Tester98 commented 7 years ago

A single copy of caddy was running on the node. NOTE: tail should not be affecting it AFAIK

mholt commented 7 years ago

@natefinch What about multiple instances of lumberjack.Logger? @Tester98 didn't post the entire Caddyfile (tsk, tsk) so I'm just guessing... would multiple instances with the same output file configuration act the same as running it from two processes?

Tester98 commented 7 years ago

a separate error log is there, but it writes to different file errors { log error.log { size 100 # Rotate after 100 MB age 30 # Keep rotated files for 30 days keep 10 # Keep at most 5 log files } }

natefinch commented 7 years ago

Yes, multiple lumberjack.loggers pointing at the same log file would have the same problem, since it's internal to the value

mholt commented 7 years ago

@Tester98 Do you only have those two logs in your whole Caddyfile? Do you have multiple site addresses for the server block? Can I see your entire Caddyfile please?

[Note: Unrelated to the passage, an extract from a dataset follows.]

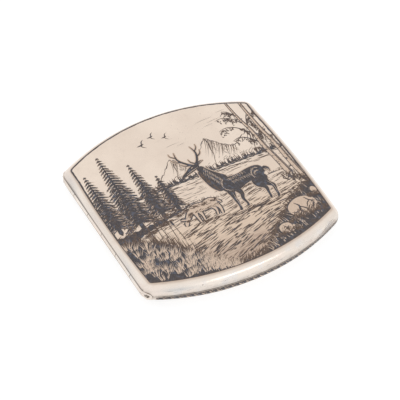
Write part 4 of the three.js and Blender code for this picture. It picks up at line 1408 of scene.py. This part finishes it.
def bezelSkin():
    # a section of outer face, rounded top and inner face, carried along the wall on three sides
    inset = case["wall"] + bezel["gap"]
    outer = np.roll(outline(caseShape, inset), -half, 0)
    inner = np.roll(outline(caseShape, inset + bezel["thickness"]), -half, 0)
    keep = outer[:, 0] > bezel["start"]
    outer, inner, panel = outer[keep], inner[keep], panelLine[keep]
    count = len(outer)

    def level(flat, z):
        return np.concatenate([flat, np.full((count, 1), z)], 1)

    rows = []
    for z in np.linspace(bezel["depth"], bezel["round"] - bezel["rise"], bezel["rows"]):
        face = baseFace if z > 0 else lidFace
        turn = turnAt(face, inset, outer, panel, lambda x: abs(z))
        rows.append(level(rimPoint(face, inset, outer, panel, turn)[:, :2], z))
    shoulder = rows[-1][:, :2]
    for share, drop in bezel["crest"]:
        rows.append(level(shoulder + (inner - shoulder) * share, drop * bezel["round"] - bezel["rise"]))
    rows += [level(inner, z) for z in (bezel["round"] - bezel["rise"], bezel["bend"], bezel["depth"])]
    faces = quads(len(rows) + 1, count, closed=False)[:, ::-1] % (len(rows) * count)
    first = np.arange(len(rows)) * count
    ends = [tuple(first), tuple((first + count - 1)[::-1])]
    return np.concatenate(rows), [tuple(q) for q in faces] + ends


makePiece("baseBezel", *turnedOver(*bezelSkin()), "base", gilded, "silver", ["base_bezel"])

for name in ("lid_joint_strip", "base_joint_strip"):
    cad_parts[name].data.materials.clear()
    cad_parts[name].data.materials.append(gilded)
print("bezel and joint strips finished")

# Floor, light and the camera of the photograph
studio = {
    "turn": -28.79, "rise": 46.78, "distance": 714.0, "pixelsPerMm": 2.6115, "aimHeight": 4.94,
    "middle": (200.085, 196.08), "pixels": 400, "sensor": 36, "farthest": 20,
    "floorReach": 3, "floorPatch": 40, "floorShades": [(0.27, 0.27, 0.27), (0.29, 0.29, 0.29)],
    "floorSeen": (0.79, 0.79, 0.79), "ambient": 0.85,
    # direction, distance, size, power, seen in the silver or not
    "lamps": {
        "overhead": ((0.15, 0.25, 1.0), 0.9, (0.8, 0.8), 1.6, False),
        "frontStrip": ((0.22, -0.92, 0.32), 0.8, (0.46, 0.07), 0.26, True),
    },
}


def addObject(name, data):
    made = bpy.data.objects.new(name, data)
    bpy.context.scene.collection.objects.link(made)
    return made


def makeCamera():
    # looks at the middle of the seam plane along the photograph's line of sight
    az, el = math.radians(studio["turn"]), math.radians(studio["rise"])
    right = Vector((math.cos(az), math.sin(az), 0))
    back = Vector((math.sin(az) * math.cos(el), -math.cos(az) * math.cos(el), math.sin(el)))
    up = back.cross(right)
    spot = Vector((0, 0, studio["aimHeight"])) + back * studio["distance"]
    pixels, (middleX, middleY) = studio["pixels"], studio["middle"]
    data = bpy.data.cameras.new("camera")
    data.sensor_width = studio["sensor"]
    data.lens = studio["sensor"] * studio["pixelsPerMm"] * studio["distance"] / pixels
    data.shift_x = 0.5 - middleX / pixels
    data.shift_y = middleY / pixels - 0.5
    data.clip_end = studio["farthest"]
    camera = addObject("camera", data)
    turned = Matrix((right, up, back)).transposed().to_4x4()
    camera.matrix_world = Matrix.Translation(spot * mm) @ turned
    bpy.context.scene.camera = camera


def seenDirectly(g):
    # 1 for camera, mirror and glass rays, 0 for the light that falls on the object
    camera, mirror, glass = (g.add("LightPath", out=i) for i in (0, 3, 6))
    return (camera + mirror + glass).upTo(1)


def makeFloor():
    # it glows evenly where it is seen, and its grey takes the light and the shadow
    g = Graph(bpy.data.materials.new("pale_floor"))
    glow = g.mix(seenDirectly(g), (0, 0, 0), studio["floorSeen"])
    colour = g.mix(g.noise(studio["floorPatch"], 2), *studio["floorShades"])
    sockets = {"Base Color": colour, "Roughness": 0.9, "Emission Color": glow, "Emission Strength": 1.0}
    material = g.finish(sockets)
    r = studio["floorReach"]
    mesh = bpy.data.meshes.new("floor")
    mesh.from_pydata([(-r, -r, 0), (r, -r, 0), (r, r, 0), (-r, r, 0)], [], [(0, 1, 2, 3)])
    mesh.materials.append(material)
    addObject("floor", mesh)


def makeWorld():
    world = bpy.data.worlds.new("studio")
    bpy.context.scene.world = world
    g = Graph(world)
    strength = g.add("MapRange", None, {"Value": seenDirectly(g), "To Min": studio["ambient"], "To Max": 1.0})
    light = g.add("Background", None, {"Color": (1, 1, 1, 1), "Strength": strength})
    g.add("OutputWorld", None, {"Surface": light})


def makeLamp(name, direction, distance, size, power, mirrored):
    # a soft rectangular lamp that faces the case
    data = bpy.data.lights.new(name, "AREA")
    data.shape = "RECTANGLE"
    data.size, data.size_y = size
    data.energy = power
    lamp = addObject(name, data)
    way = Vector(direction).normalized()
    lamp.rotation_mode = "QUATERNION"
    lamp.rotation_quaternion = way.to_track_quat("Z", "Y")
    lamp.location = way * distance
    lamp.visible_glossy = mirrored


makeCamera()
makeFloor()
makeWorld()
for name, settings in studio["lamps"].items():
    makeLamp(name, *settings)
bpy.context.scene.view_settings.view_transform = "Standard"
print("studio made")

natefinch commented 7 years ago

two Loggers pointing at different logs should be no problem... there's no global state in the package.

Tester98 commented 7 years ago

Yes, only 2 log lines are there. Cannot give the entire config file as i am just the webserver admin (with 2 more web admins in different shifts) and is maintaining the thing, anything that i share goes through atleast 2 managers approval.Hope you can understand. btw, a tail process was running

natefinch commented 7 years ago

The only way lumberjack should go over its quota is if something else writes to the file. Tail would be fine, since it doesn't write.

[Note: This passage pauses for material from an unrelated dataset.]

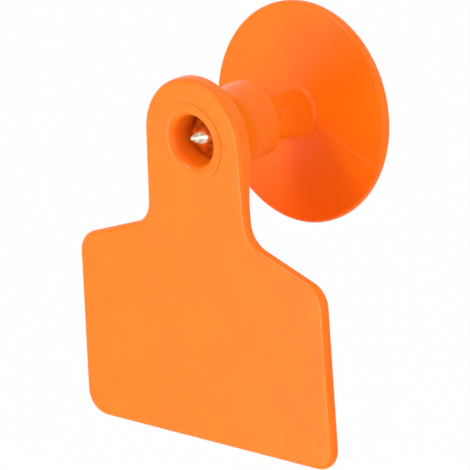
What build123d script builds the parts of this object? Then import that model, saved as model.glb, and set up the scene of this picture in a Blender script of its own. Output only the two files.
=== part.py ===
from build123d import *
import os

# Two-piece livestock ear tag, locked together and hanging by its stem. Lengths in millimetres.
# +Y runs along the stem, from the point to the back of the button, and +Z is up.
# The origin is on the stem's axis, in the plane of the button's rim that faces the ear.

# Flag plate: outline, measured from the axis of its hole
head_radius = 8.4
neck_foot_half_width = 8.8
neck_foot_drop = 12.25
shoulder_half_width = 21.45
shoulder_drop = 16.65
bottom_half_width = 21.8
bottom_drop = 41.4
neck_corner_radius = 3.65
plate_corner_radius = 3.25

# Flag plate: section, with its edge roundings as shares of the thickness
plate_thickness = 1.2
front_edge_share = 0.62
back_edge_share = 0.25

# Collar on the back of the head, with its length measured from the front face
collar_radius = 5.25
collar_length = 12.3
collar_edge_radius = 1.3
flare_radius = 6.4

# Mouth of the hole in the front face
mouth_lip_radius = 1.0
land_margin = 0.75
land_height = 0.12

# Button: disc
disc_radius = 14.72
rim_thickness = 1.3
rim_edge_radius = 0.5
hub_rise = 0.6

# Metal point, held in the stem's nose by a barbed spigot
point_radius = 3.1
point_length = 4.1
point_skirt = 0.25
point_nose_radius = 0.2
point_nose_rounding = 0.15
spigot_core_radius = 1.15
spigot_barb_radius = 1.55
spigot_lead_radius = 0.85
spigot_neck = 0.5
spigot_barb_pitch = 0.8
spigot_barbs = 2

# Button: hollow stem, with stations measured from the rim's plane towards the point
stem_foot_radius = 3.25
stem_foot_fillet = 0.7
ear_stem_radius = 2.85
ear_stem_station = 4.6
waist_blend_radius = 4.0
head_station = 15.6
head_length = 1.25
head_inset = 0.05
arrow_head_radius = point_radius - head_inset
nose_station = head_station + head_length
apex_station = nose_station + point_length

# Button: bore for the applicator's pin, which stops at a web behind the spigot
applicator_bore_radius = 1.3
applicator_mouth_chamfer = 0.35
bore_web = 1.35
spigot_end_station = nose_station - spigot_neck - spigot_barbs * spigot_barb_pitch
bore_floor_station = spigot_end_station - bore_web

# How the flag hangs: the play in the lock lets it tilt, in degrees, about a place ahead of the arrow head
hang_tilt = 6.0
tilt_centre_depth = 4.1
tilt_centre_reach = 1.2
tilt_centre_station = head_station + tilt_centre_reach

# Lock inside the collar: chamber round the point, throat behind the arrow head, and coned lead-in
chamber_play = 0.3
throat_grip = 0.3
throat_play = 0.65
throat_slack = 0.55
throat_length = 2.05
throat_rear_rounding = 0.3
lead_in_play = 0.85
cut_overrun = 1.0
chamber_radius = point_radius + chamber_play
throat_radius = arrow_head_radius - throat_grip
throat_front = tilt_centre_depth + tilt_centre_reach + throat_slack
throat_rear = throat_front + throat_length
lead_in_radius = ear_stem_radius + lead_in_play

# Waist of the stem, which begins at the rear of the throat
waist_radius = throat_radius - throat_play
waist_station = head_station - throat_slack - throat_length


def turned(corners):
    """Solid turned about the Y axis from corners given as (radius, place along Y, rounding)."""
    outline = Polyline([(radius, place) for radius, place, _ in corners], close=True)
    section = make_face(outline)
    for radius, place, rounding in corners:
        if rounding > 0:
            corner = section.vertices().sort_by_distance((radius, place, 0))[0]
            section = fillet(corner, rounding)
    return revolve(section, axis=Axis.Y)


def rounded_pair(outline, half_width, drop, radius):
    """Outline with its left and right corners at this drop rounded."""
    for place in ((-half_width, -drop, 0), (half_width, -drop, 0)):
        corner = outline.vertices().sort_by_distance(place)[0]
        outline = fillet(corner, radius)
    return outline


def flag_outline():
    """Flag seen from the front: round head, tapering neck, sloped shoulders and wide body."""
    neck_foot_left = (-neck_foot_half_width, -neck_foot_drop)
    neck_foot_right = (neck_foot_half_width, -neck_foot_drop)
    neck_foot = Line(neck_foot_left, neck_foot_right)
    neck = make_hull(Circle(head_radius).edges() + neck_foot.edges())
    body = make_face(
        Polyline(
            neck_foot_left,
            neck_foot_right,
            (shoulder_half_width, -shoulder_drop),
            (bottom_half_width, -bottom_drop),
            (-bottom_half_width, -bottom_drop),
            (-shoulder_half_width, -shoulder_drop),
            close=True,
        )
    )
    outline = neck + body
    outline = rounded_pair(outline, neck_foot_half_width, neck_foot_drop, neck_corner_radius)
    outline = rounded_pair(outline, shoulder_half_width, shoulder_drop, plate_corner_radius)
    return rounded_pair(outline, bottom_half_width, bottom_drop, plate_corner_radius)


def flared_collar():
    """Collar on a slab as thick as the plate, with a concave flare that is still open at the head's edge."""
    return turned(
        [
            (0, 0, 0),
            (shoulder_half_width, 0, 0),
            (shoulder_half_width, plate_thickness, 0),
            (collar_radius, plate_thickness, flare_radius),
            (collar_radius, collar_length, collar_edge_radius),
            (0, collar_length, 0),
        ]
    )


def soften_outer_edges(moulding):
    """Round the edges where the moulding's side wall meets its back, and then those round its front."""
    front = moulding.faces().sort_by(Axis.Y)[0]
    front_edges = front.edges()
    walls = [face for face in moulding.faces() if any(edge in front_edges for edge in face.edges())]
    walls.remove(front)
    wall_edges = [edge for wall in walls for edge in wall.edges()]
    back_edges = [edge for edge in wall_edges if wall_edges.count(edge) == 1 and edge not in front_edges]
    moulding = fillet(back_edges, back_edge_share * plate_thickness)
    front = moulding.faces().sort_by(Axis.Y)[0]
    return fillet(front.edges(), front_edge_share * plate_thickness)


def mouth_land():
    """Low round land that stands proud of the front face round the rounded mouth of the hole."""
    land_radius = chamber_radius + mouth_lip_radius + land_margin
    return turned(
        [
            (0, -land_height, 0),
            (land_radius, -land_height, 0),
            (land_radius, plate_thickness, 0),
            (0, plate_thickness, 0),
        ]
    )


def lock_cavity():
    """Space inside the collar: open chamber for the arrow head, narrow throat, and a coned lead-in."""
    front = -land_height - cut_overrun
    rear = collar_length + cut_overrun
    return turned(
        [
            (0, front, 0),
            (chamber_radius, front, 0),
            (chamber_radius, throat_front, 0),
            (throat_radius, throat_front, 0),
            (throat_radius, throat_rear, throat_rear_rounding),
            (lead_in_radius, collar_length, 0),
            (lead_in_radius, rear, 0),
            (0, rear, 0),
        ]
    )


def flag():
    """Flag moulding in its own frame: front face in the plane y = 0, axis of the collar on Y."""
    outline = Plane.XZ * flag_outline()
    plate = extrude(outline, -plate_thickness)
    head = flared_collar() & extrude(outline, -collar_length)
    moulding = soften_outer_edges(plate + head) + mouth_land() - lock_cavity()
    land = moulding.faces().sort_by(Axis.Y)[0]
    mouth = land.edges().sort_by(lambda edge: edge.radius)[0]
    return fillet(mouth, mouth_lip_radius)


def spigot_corners():
    """Barbed spigot from the nose of the stem inwards, each barb steep on the side of the point."""
    station = nose_station - spigot_neck
    corners = [(spigot_core_radius, -nose_station, 0), (spigot_core_radius, -station, 0)]
    for barb in range(spigot_barbs):
        innermost = barb == spigot_barbs - 1
        corners.append((spigot_barb_radius, -station, 0))
        station -= spigot_barb_pitch
        corners.append((spigot_lead_radius if innermost else spigot_core_radius, -station, 0))
    corners.append((0, -station, 0))
    return corners


def male_button():
    """Disc, hollow stem and arrow head, turned as one, with the spigot's socket in the nose."""
    return turned(
        [
            (applicator_bore_radius, rim_thickness - applicator_mouth_chamfer, 0),
            (applicator_bore_radius + applicator_mouth_chamfer, rim_thickness, 0),
            (disc_radius, rim_thickness, rim_edge_radius),
            (disc_radius, 0, rim_edge_radius),
            (stem_foot_radius, -hub_rise, stem_foot_fillet),
            (ear_stem_radius, -ear_stem_station, 0),
            (waist_radius, -waist_station, waist_blend_radius),
            (waist_radius, -head_station, 0),
            (arrow_head_radius, -head_station, 0),
            (arrow_head_radius, -nose_station, 0),
            *spigot_corners(),
            (0, -bore_floor_station, 0),
            (applicator_bore_radius, -bore_floor_station, 0),
        ]
    )


def metal_tip():
    """Coned point with a short skirt, and the spigot behind it."""
    return turned(
        [
            (0, -apex_station, 0),
            (point_nose_radius, -apex_station, point_nose_rounding),
            (point_radius, -nose_station - point_skirt, 0),
            (point_radius, -nose_station, 0),
            *spigot_corners(),
        ]
    )


def hung(moulding):
    """Flag moulding locked on the stem, tilted by its play so that its foot swings in under the button."""
    centre_to_origin = Pos(0, -tilt_centre_depth, 0)
    tilt = Rot(hang_tilt, 0, 0)
    onto_stem = Pos(0, -tilt_centre_station, 0)
    return onto_stem * tilt * centre_to_origin * moulding


parts = {
    "male_button": male_button(),
    "metal_tip": metal_tip(),
    "tag_panel": hung(flag()),
}

os.makedirs("parts", exist_ok=True)
for node, solid in parts.items():
    export_step(solid, f"parts/{node}.step")
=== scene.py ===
"""Two-piece livestock ear tag in bright orange plastic, dressed for a plain studio photograph."""

import logging
import math
from dataclasses import dataclass
from enum import Enum
from typing import NamedTuple

import bpy
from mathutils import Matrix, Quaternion, Vector


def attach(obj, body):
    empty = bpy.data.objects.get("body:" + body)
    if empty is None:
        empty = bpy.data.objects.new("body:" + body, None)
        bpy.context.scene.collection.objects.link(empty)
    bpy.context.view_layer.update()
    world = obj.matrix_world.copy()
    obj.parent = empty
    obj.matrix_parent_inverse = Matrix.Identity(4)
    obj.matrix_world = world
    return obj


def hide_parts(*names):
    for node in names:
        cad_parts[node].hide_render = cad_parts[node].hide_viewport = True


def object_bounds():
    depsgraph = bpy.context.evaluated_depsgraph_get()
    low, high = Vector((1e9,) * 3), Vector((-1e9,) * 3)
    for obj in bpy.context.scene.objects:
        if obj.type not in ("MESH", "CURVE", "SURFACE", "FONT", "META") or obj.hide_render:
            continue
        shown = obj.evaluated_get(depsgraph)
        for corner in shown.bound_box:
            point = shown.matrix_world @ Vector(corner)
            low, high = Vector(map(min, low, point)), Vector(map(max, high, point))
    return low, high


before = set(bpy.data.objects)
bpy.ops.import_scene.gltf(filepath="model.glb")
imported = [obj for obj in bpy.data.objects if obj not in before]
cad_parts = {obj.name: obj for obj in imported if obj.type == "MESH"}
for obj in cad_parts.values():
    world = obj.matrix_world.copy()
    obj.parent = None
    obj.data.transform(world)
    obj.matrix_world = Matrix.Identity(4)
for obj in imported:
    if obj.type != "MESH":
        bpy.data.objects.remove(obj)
cad_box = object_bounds()

# Metres in a millimetre, and turns in radians
MM = 0.001
FULL_TURN = 2.0 * math.pi
QUARTER_TURN = 0.5 * math.pi

# Points nearer to each other than this, in metres, become one
WELD_REACH = 1e-6

# Angles past which an edge stays sharp, in degrees
TURNED_SHARP = 30.0
RIDGE_SHARP = 60.0

# Sides of a fine ridge's round section, and of the ring that an ejector pin left
RIDGE_SIDES = 8
RING_SIDES = 48

# Value that noise lies around
NOISE_MIDDLE = 0.5

log = logging.getLogger("ear_tag")

# A colour, a node's properties by name, and what goes into its inputs, by name or number
Colour = tuple[float, float, float]
Settings = dict[str, object]
Sockets = dict[str | int, object]


class Signal:
    """An output socket that can be used in Python arithmetic, in shader trees and in geometry trees."""

    def __init__(self, graph: "Graph", socket: bpy.types.NodeSocket) -> None:
        """Keeps the socket and the graph that new Math nodes go to."""
        self.graph = graph
        self.socket = socket

    def maths(self, operation: str, *others: object) -> "Signal":
        """Adds one Math node with this signal first.

        Args:
            operation: Blender's name for the operation.
            others: the second and third operands, signals or numbers.

        Returns:
            The node's result.
        """
        return self.graph.maths(operation, self, *others)

    def __add__(self, other: object) -> "Signal":
        """self + other"""
        return self.maths("ADD", other)

    def __sub__(self, other: object) -> "Signal":
        """self - other"""
        return self.maths("SUBTRACT", other)

    def __mul__(self, other: object) -> "Signal":
        """self * other"""
        return self.maths("MULTIPLY", other)

    def __truediv__(self, other: object) -> "Signal":
        """self / other"""
        return self.maths("DIVIDE", other)

    def __rsub__(self, other: object) -> "Signal":
        """other - self"""
        return self.graph.maths("SUBTRACT", other, self)

    def __rtruediv__(self, other: object) -> "Signal":
        """other / self"""
        return self.graph.maths("DIVIDE", other, self)

    __radd__ = __add__
    __rmul__ = __mul__

    def clamped(self) -> "Signal":
        """This signal kept between 0 and 1."""
        return self.maths("MINIMUM", 1.0).maths("MAXIMUM", 0.0)

    def ramp(self, start: float, end: float) -> "Signal":
        """A smooth step from 0 to 1.

        Args:
            start: the value of this signal that gives 0.
            end: the value that gives 1, which may lie below start.

        Returns:
            The step.
        """
        sockets = {"Value": self, "From Min": start, "From Max": end}
        return self.graph.out("ShaderNodeMapRange", "Result", {"interpolation_type": "SMOOTHSTEP"}, sockets)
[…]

Tester98 commented 7 years ago

the server config was also reloaded by sending usr1 signal, if that would help.

mholt commented 7 years ago

How many site addresses are defined for the Caddyfile, that uses the log directive?

Tester98 commented 7 years ago

4 site address in 1 block of the xyz.com, www .xyz.com, https: //xyz.com and https:// www .xyz.om

mholt commented 7 years ago

@Tester98 Bingo. Strip that down to just 1 address and hit it again (the https and http variants are redundant anyway if you're using auto HTTPS). (See, this is why the whole Caddyfile is necessary.)

anything that i share goes through atleast 2 managers approval.

Sorry about that. :-/ This is one reason why I'm considering a paid option for companies who want private support so you won't have to jump through these hoops.

mholt commented 7 years ago

By the way, the point is that if stripping the Caddyfile down to just one site address (just for your test -- hit it with a lot of requests in this timeframe) fixes the problem consistently, then I have a pretty good idea for a fix.

@natefinch Thanks for chiming in. :+1:

Tester98 commented 7 years ago

This is a production system, can't strip down.

mholt commented 7 years ago

@Tester98 You could test it locally? ;)

Tester98 commented 7 years ago

Shift change is underway, i had the time to talk to other admin and he has informed me that goaccess https://goaccess.io/ was also running during that point in time. So it may not be caddys fault. i have gone through goaccess source code at https://github.com/allinurl/goaccess/blob/e42ac72965b419dafe736d7a4c75226471209a47/src/error.c line 100 and it does seem to open the log file in append or write mode, so 2 writers are now confirmed. so this can be closed. I will also report it to goaccess so they can fix the write permissions, since goaccess is analysis tool and should never write to access log and thus never open file in write mode

mholt commented 7 years ago

Nice detective work. That could certainly be the problem. Thanks for looking into it!

allinurl commented 7 years ago

@Tester98 goaccess does not open the log in write mode nor append mode. It does it in read mode. Here's where it attempts to open it.

mholt commented 7 years ago

I have a hunch if it is a Caddy issue, but I need @Tester98 to try an experiment locally before I invest the time and complexity for a fix.

Tester98 commented 7 years ago

Since we are out of ideas, we can keep it closed but will reopen if it occurs again or someone else reports a similar issue.We will also test it internally ( by setting log file to rotate at 1 MB and firing queries ) and will report back if something fails.

mholt commented 7 years ago

Since we are out of ideas

What? I'm not out of ideas! Please try it locally (slam it with requests, you can use a tool like vegeta or wrk) and then remove all but one site address from the Caddyfile. Then do it again. If it doesn't happen, I know a fix. I know a fix. I know a fix.

Tester98 commented 7 years ago

We use sniper https://github.com/btfak/sniper for quick load testing, however the bug never occurred. However, discussion with the webmaster gave this information. He was on console (as server is located in-premises), and monitoring access.log. Suddenly access log stopped scrolling, admin found log file rotated. He tailed the new file. but found no logs scrolling for roughly a minute. surprised he saw another access.log created. I have dumped all this so the authors can get into the event information. Maybe the logs could not be added to newly created file instead appended to old file. i hope devs can figure out something.

mholt commented 7 years ago

@Tester98 I've pushed a possible fix in 04da9c7374ea07dc19f9a42cd2696ed5c45cfffb to the combinedrollers branch. Can you please build from that branch and see if it resolves the rotation issue?

mholt commented 7 years ago

@Tester98 Ping. :) Does the patch I submitted work for you?

Tester98 commented 7 years ago

We tested the patch. The bug has not repeated itself in the last 10 days. so the bug can be closed

mholt commented 7 years ago

Excellent, thank you! We'll merge it in for the next release.